Contributions related to cross-border operations

This reform mainly harmonizes the law within the European Union on cross-border mergers while introducing three other cross-border operations: spin-offs, partial contributions of assets, and transformation. More specifically:

  • Cross-border mergers: The major contribution of this reform is to strengthen the protection of shareholders, creditors, and employees.
  • Cross-border spin-offs and partial contributions of assets: The ordinance establishes these two new operations for joint-stock companies (e.g., French SAS) and limited liability companies (French SARL). A legal framework is thus provided for these two operations, with a regime largely based on that of French operations and cross-border mergers.
  • Cross-border transformation: It is now permitted for a company to change its corporate form and applicable law while maintaining its legal capacity.

In general, the initial European directive strengthened the protection of public interests by establishing in each Member State a supervisory authority responsible for ensuring, within the framework of compliance monitoring, that cross-border operations are not carried out for abusive, fraudulent, or criminal purposes or for the evasion or circumvention of European Union or French law. The French transposition thus assigns this responsibility to the clerk of the commercial court (greffier du tribunal de commerce).

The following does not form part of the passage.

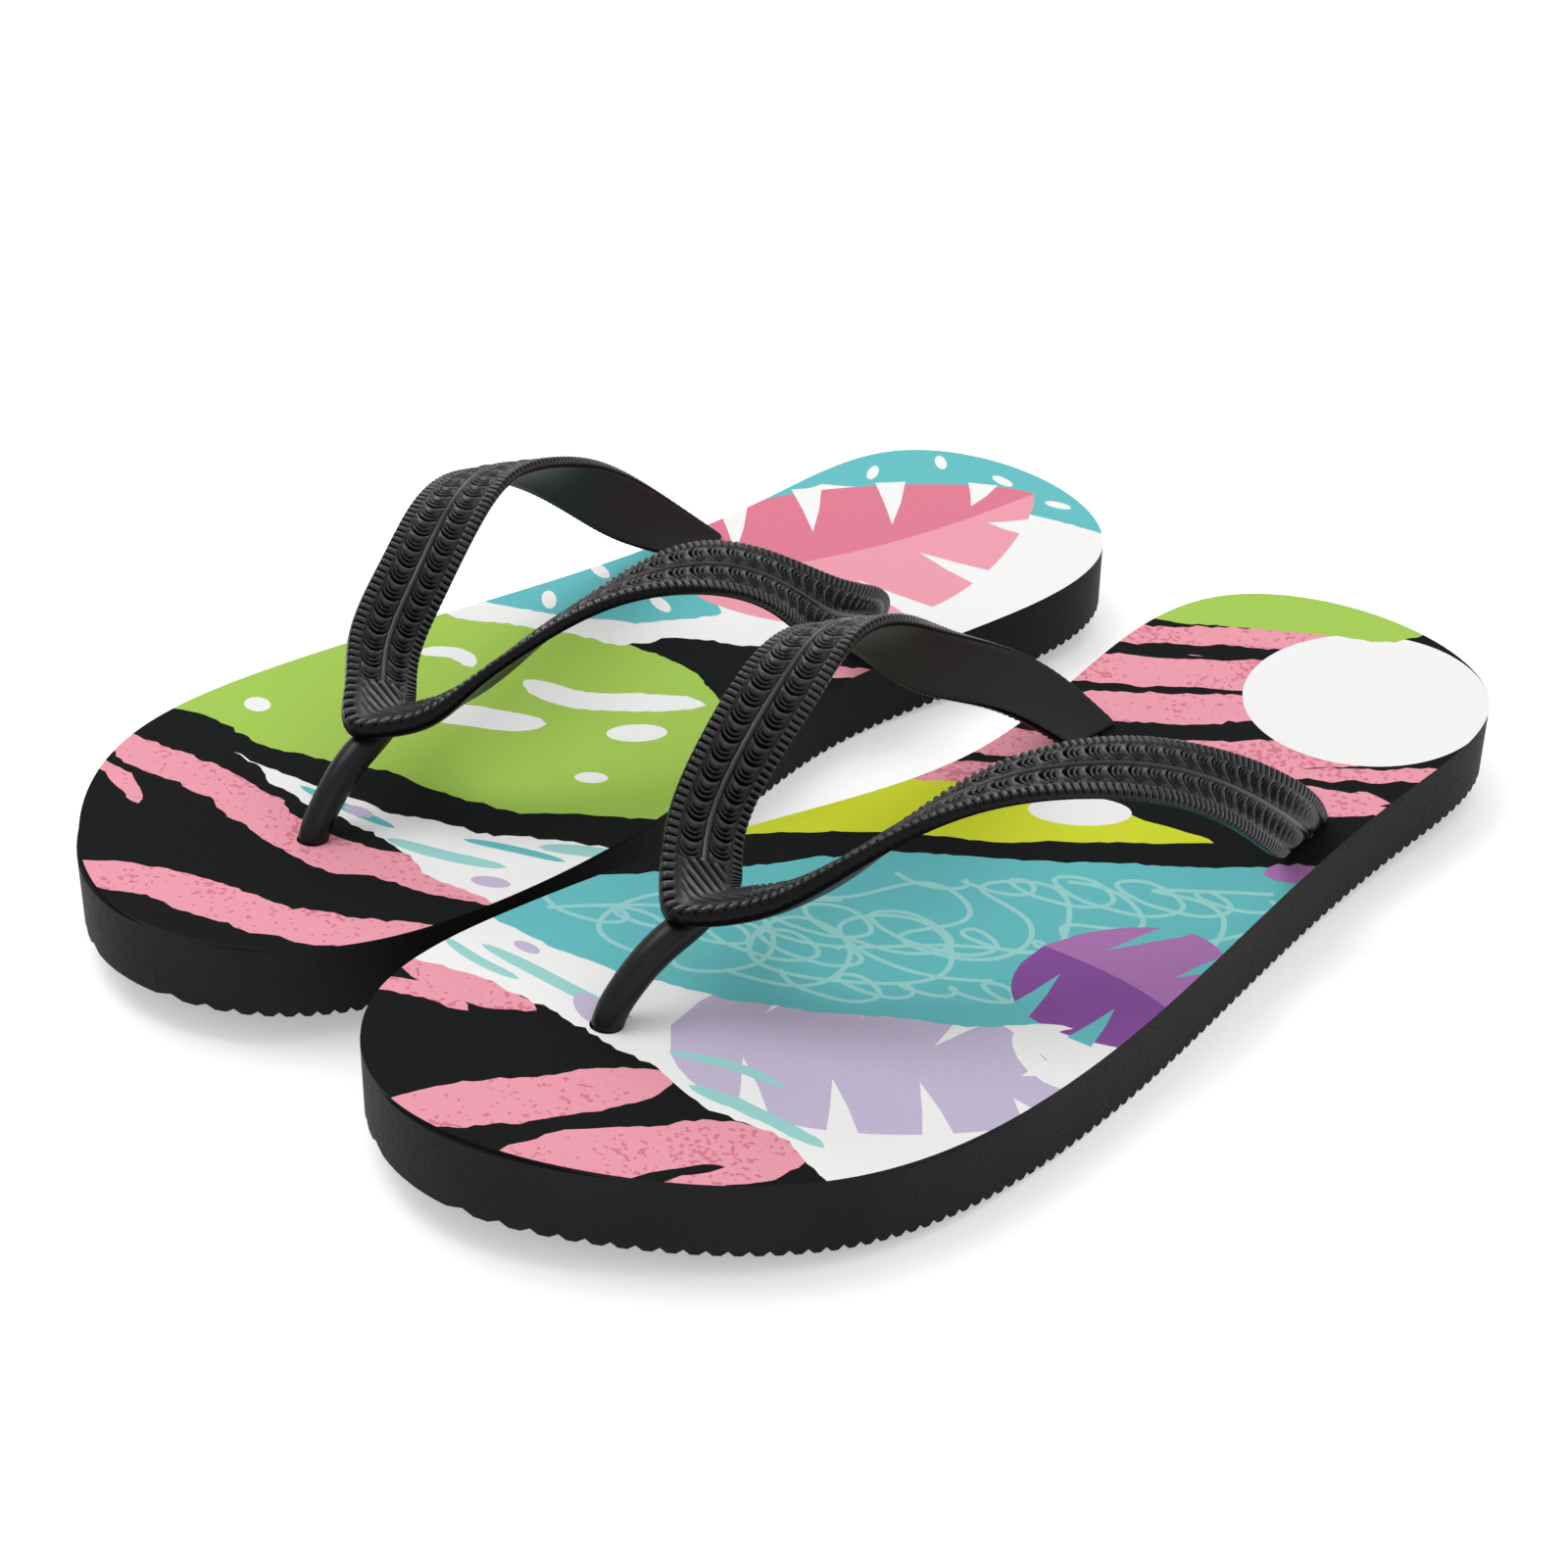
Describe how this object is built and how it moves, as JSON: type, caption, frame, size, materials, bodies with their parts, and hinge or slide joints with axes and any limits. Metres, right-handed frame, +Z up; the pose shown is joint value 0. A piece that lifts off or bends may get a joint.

The ordinance also aims to strengthen the protection of shareholders, creditors, and employees of the French entities involved in this type of operation. More specifically:

  • each involved company must now publish a notice informing shareholders, creditors, and employee representatives or, failing that, the employees themselves, that they can submit observations concerning the matter to the company. This notice is filed with the clerk of the commercial court and annexed to the trade and companies register;
  • regarding minority shareholders, the ordinance grants them a right of withdrawal, allowing them to sell their shares to the company in case they do not approve the operation. Shareholders who have not exercised this right of withdrawal have the right to contest the share exchange ratio before the court in the jurisdiction in which the company's registered office is located;
  • creditors of the French companies concerned (whose debts predate the proposed cross-border operation) now have a 3-month period (instead of 30 days) from the publication of the operation to file an opposition. This period remains suspensive and therefore extends the deadline for implementing these cross-border operations;
  • finally, for employees of a French company (the regulations in force at the level of the other company taking part in the operation also being applicable), their right to be represented within the company’s supervisory board or board of directors, as well as their equivalent prerogatives and protections, must be preserved. The draft treaty can only be filed after the opinion of employee representatives is obtained. The timetable for the operation must therefore consider the underlying timeframes.

Some additional changes

The French legislature also took advantage of the ordinance to clarify or modify some provisions of French law governing this type of operation at the local level. Of particular note:

  • the “quasi-simplified” merger (i.e., when the absorbing company holds more than 90% of the absorbed company) now applies to limited liability companies (French SARL);
  • any draft merger, spin-off, and partial contributions of assets treaty will be made available to the public and annexed to the trade and companies register, thus enhancing accessibility for third parties;
  • the simplified spin-off is reintroduced for joint-stock companies (e.g., French SAS) and is extended to spin-offs between 100% sister companies (and no longer only between direct subsidiaries). It should be noted that limited liability companies (French SARL) are now excluded, but it is not impossible that this will be corrected soon in the ratification law;
  • the “partial spin-off” is established, allowing a partial contributions of assets for the benefit of several beneficiary companies and a company to contribute part of its assets to another company, without dissolving, while allocating the securities that remunerated this contribution directly to its own shareholders (and not to the company itself);
  • the protection of creditors of companies participating in a spin-off is also evolving and now benefits from its own regime. Joint and several liability (solidarité) between the participating companies is reinstated. The contributing company will be fully liable for the debts transmitted. However, the beneficiary company's liability with the other will be limited to the value of the net assets it has received, valued on the effective date of the spin-off;
  • the “simplified” partial contributions of assets regime between a parent company and its wholly-owned subsidiary is extended to operations involving limited liability companies (French SARL) and no longer just joint-stock companies.

DISCLAIMER: Because of the generality of this update, the information provided herein may not be applicable in all situations and should not be acted upon without specific legal advice based on particular situations.